As a company, Microsoft is one of the most respectable and is widely looked as the epitome in everything which is connected to Computers in some sense. It again proved its supremacy over Yahoo Inc. and Google Inc.’s You Tube when they struck a lucrative seven figure advertising deal with Discovery Communications Inc. This deal would the first of its kind for Microsoft as they would be now working on the advertising campaign which would be targeted at Internet, mobiles and video games.

The fifth season of the famous crab-fishing documentary “Deadliest Catch” on Discovery Channel will be now promoted by Microsoft with a completely new and innovative set of ideas. Microsoft will put up their ads on MSN and their mobile pages with a 90 percent ad space on MSNBC and Fox Sports sites. In addition to it, the company also has plans to run sweepstakes in video-games like “Shaun White Snowboarding” and send text- message alerts to phones for details about the show.
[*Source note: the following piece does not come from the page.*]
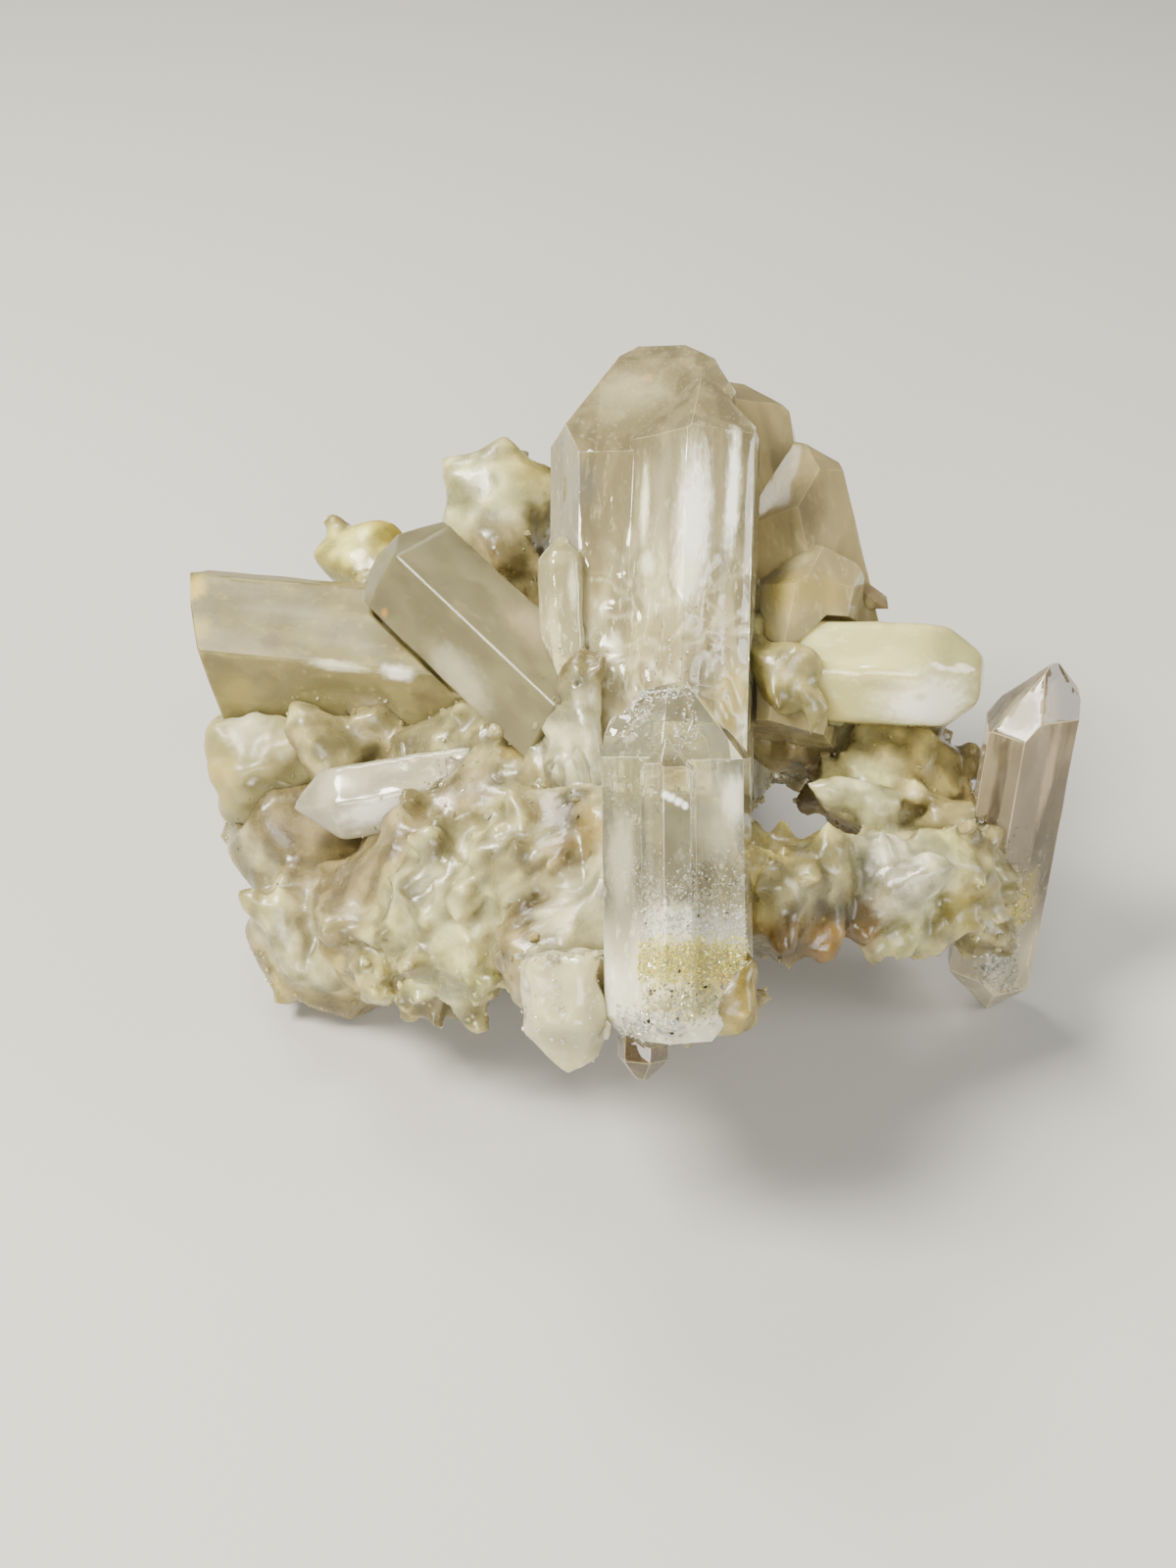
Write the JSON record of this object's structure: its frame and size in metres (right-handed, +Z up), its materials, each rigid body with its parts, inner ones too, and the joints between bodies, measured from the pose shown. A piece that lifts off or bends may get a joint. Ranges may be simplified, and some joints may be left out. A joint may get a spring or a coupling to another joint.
{
  "type": "quartz cluster",
  "caption": "Natural cluster of clear and milky quartz crystals on a lumpy, yellow-stained crust of small ones; it stands free as a display specimen.",
  "frame": {"origin": "on the surface that the cluster stands on, under the middle of its box", "axes": "+Z up, -Y the side that the picture shows, +X to the right in that view"},
  "size_m": [0.063, 0.0626, 0.0417],
  "materials": {
    "crust": "rough druse, cream to ochre, slightly translucent",
    "clear_quartz": "glassy, clear with veils and milky roots",
    "pink_tinted_quartz": "glassy, clear with a pinkish tan tint",
    "milky_quartz": "satin, milky white",
    "beige_quartz": "satin, cloudy beige",
    "olive_quartz": "satin, cloudy, olive and beige stained",
    "smoky_quartz": "glassy, smoky"
  },
  "bodies": {
    "root": {"matrix": "crust", "main_spire": "clear_quartz", "rear_right_crystals": "olive_quartz", "lateral_crystal": "milky_quartz", "far_right_crystal": "pink_tinted_quartz", "front_crystal": "clear_quartz", "front_white_crystal": "milky_quartz", "lower_tip": "smoky_quartz", "left_block": "beige_quartz", "leaning_crystal": "beige_quartz", "left_low_crystal": "milky_quartz", "left_chunk": "milky_quartz", "centre_crystal": "clear_quartz"}
  },
  "joints": []
}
Appreciating Microsoft’s preparedness for the deal, Donna Murphy, the Discovery Channel’s VP of marketing strategy said, “Microsoft just came in like rock stars on this. They were the first ones to really blow it out in every direction“. For sure, it is a very important victory for Microsoft as the online advertisement sector is ruled by Google. According to Sanford C Bernstein & Co, “Sales of display ads in an online ad market expected to post the slowest annual growth since 2001. Microsoft and Yahoo are fighting for a display market that will only grow 1.5 per cent this year, compared with 37 per cent in 2007“. The key to Microsoft’s success was different teams handling different websites which gave the company a multi dimensional approach and strategy to go ahead in the deal. “We never would have had such a diversified campaign“, is what Keith Lorizio, a VP in Microsoft’s Ad Sales Group had to say.
But, the situation doesn’t actually look so hunky dory for Microsoft.
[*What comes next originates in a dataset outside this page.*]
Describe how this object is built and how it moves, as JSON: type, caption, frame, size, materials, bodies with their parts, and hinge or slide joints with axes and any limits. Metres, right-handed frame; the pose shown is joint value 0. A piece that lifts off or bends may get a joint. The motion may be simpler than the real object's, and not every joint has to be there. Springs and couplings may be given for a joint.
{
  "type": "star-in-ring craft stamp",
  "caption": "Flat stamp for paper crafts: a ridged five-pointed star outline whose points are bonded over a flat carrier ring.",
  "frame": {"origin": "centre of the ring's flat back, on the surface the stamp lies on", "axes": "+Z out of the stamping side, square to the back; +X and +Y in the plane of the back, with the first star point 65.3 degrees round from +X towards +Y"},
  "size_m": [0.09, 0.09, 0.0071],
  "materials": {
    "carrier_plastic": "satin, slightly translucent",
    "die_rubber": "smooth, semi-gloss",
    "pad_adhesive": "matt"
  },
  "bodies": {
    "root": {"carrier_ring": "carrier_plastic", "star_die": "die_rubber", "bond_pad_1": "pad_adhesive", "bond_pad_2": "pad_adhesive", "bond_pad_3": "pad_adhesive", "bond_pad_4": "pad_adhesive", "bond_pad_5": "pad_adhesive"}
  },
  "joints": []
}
With recessionary pressures and stats indicating that Display — including banners and animated ads — will account for a quarter of global Web-ad revenue this year and grow 1.5 percent; there is a big scope for improvement. Will this deal be of any substantial help to Microsoft? Yes, sure it will. Time has the answer to quantify the help. Things were not the same in the boom years in online advertising when the biggies such as Yahoo & Microsoft had campaigns up and running. Companies nowadays have grown used to an industry expanding more than 20 percent a year to fight for a place.
Microsoft also faces distraction from Yahoo as its failed bid to acquire Yahoo would be looming largely on their head. Accusations such as, “Microsoft’s ability to come to us with interesting ideas just went by the wayside“; by David Kenny of Yahoo have to be proved wrong too. There are some technical software issues at Microsoft too. The company does not have a targeting feature which explains some highly online technical strategies and Lorizio himself claims that Microsoft is “catching up”.
Let’s hope that Discovery gives Microsoft both money, fame and its lost reputation in the market through this lucrative deal.